A couple of weeks ago I had looked at a house in Poinciana, that the owner had just gotten back, due to foreclosing on the previous owner. The previous owner was his son. It seems Dad, being the loving father that he is, bought this house for his son and daughter in-law, to help them out, since they had just gotten married and wanted a home of their own to live in. They only lived there a few months before they stopped making payments and after a year or so Dad had no recourse except to foreclose on them. He got the house back or at least what was left of it. This place was trashed.
The house was severely damaged from hurricane Charlie in 2004 and from what I can tell, the son received money from his insurance company but never did the repairs. It is my understanding they just continued to live in the house and then after a few months just moved out and took the insurance money with them. It had taken Dad almost 2 years to finally decide to go through the foreclosure process and reclaim the house. So when I finally saw it, it was quite the mess. Holes in the ceiling, black mold, gutted bathrooms and some kind of a partially completed addition on the back.
Anyway, my analysis was that the house, in good condition, would be worth from $179,000 to $189,000 but it needs about $40,000 to $50,000 worth of repairs. It basically needs to be gutted and rebuilt from the studs up. Dad wants to sell it "as is" since he is out of state and it just doesn't make sense to throw good money after bad. He had paid $159,000 for it about 4 years ago. I'm not 100% certain how he had paid for the house but believe he pulled the money from his home and paid cash for this property, then held a mortgage for his son, thereby giving the son title. Since the son only made a few payments, Dad told me he was out of pocket on the house to the tune of $220,000! Needless to say, Dad got screwed.
My suggestion, to him, was to list he house at $95,000, trying to sell in the mid to high 80s. Even though he would take a big hit, he really didn't have a choice. The house cannot be mortgaged, in the condition it is in and an investor, willing to pay cash, is going to want a good return on his investment. So I figured, an investor may buy it at $85,000, put $45,000 into it and sell at $189,000 for a net profit of $40,000 or so. Not to bad. If we got lucky. Of course Dad, would still take a major hit. But this is his reality. It is what it is.

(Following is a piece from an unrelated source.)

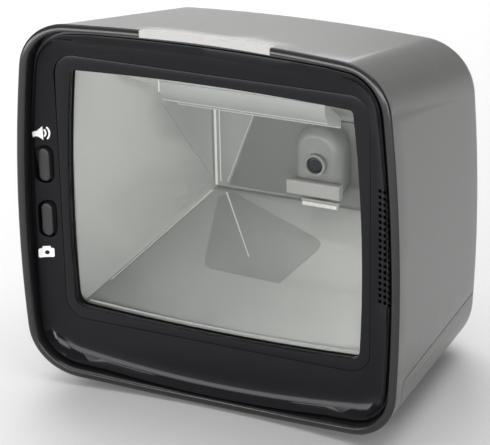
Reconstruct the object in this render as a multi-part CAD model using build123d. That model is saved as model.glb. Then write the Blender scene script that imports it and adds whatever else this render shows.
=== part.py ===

Well I didn't get that listing. Another Realtor listed it at $150,000!! I couldn't believe it when I saw it hit the MLS system. $150,000!! The remarks section in the MLS state: Good opportunity for a 3 bedroom house below market value. Fixer upper. Needs a little TLC. Can you believe that? A house, that will need to be gutted is marketed, as needing a little TLC! I feel for Dad. He has been given false hope and is going to end up losing even more money. I am now curious to see how this turns out. I truly hope he is able to sell it for more than I had suggested. Maybe I was wrong. In this case, I hope I was. But I don't think I am. What say you?
I think Dad has been blinded by False Hope.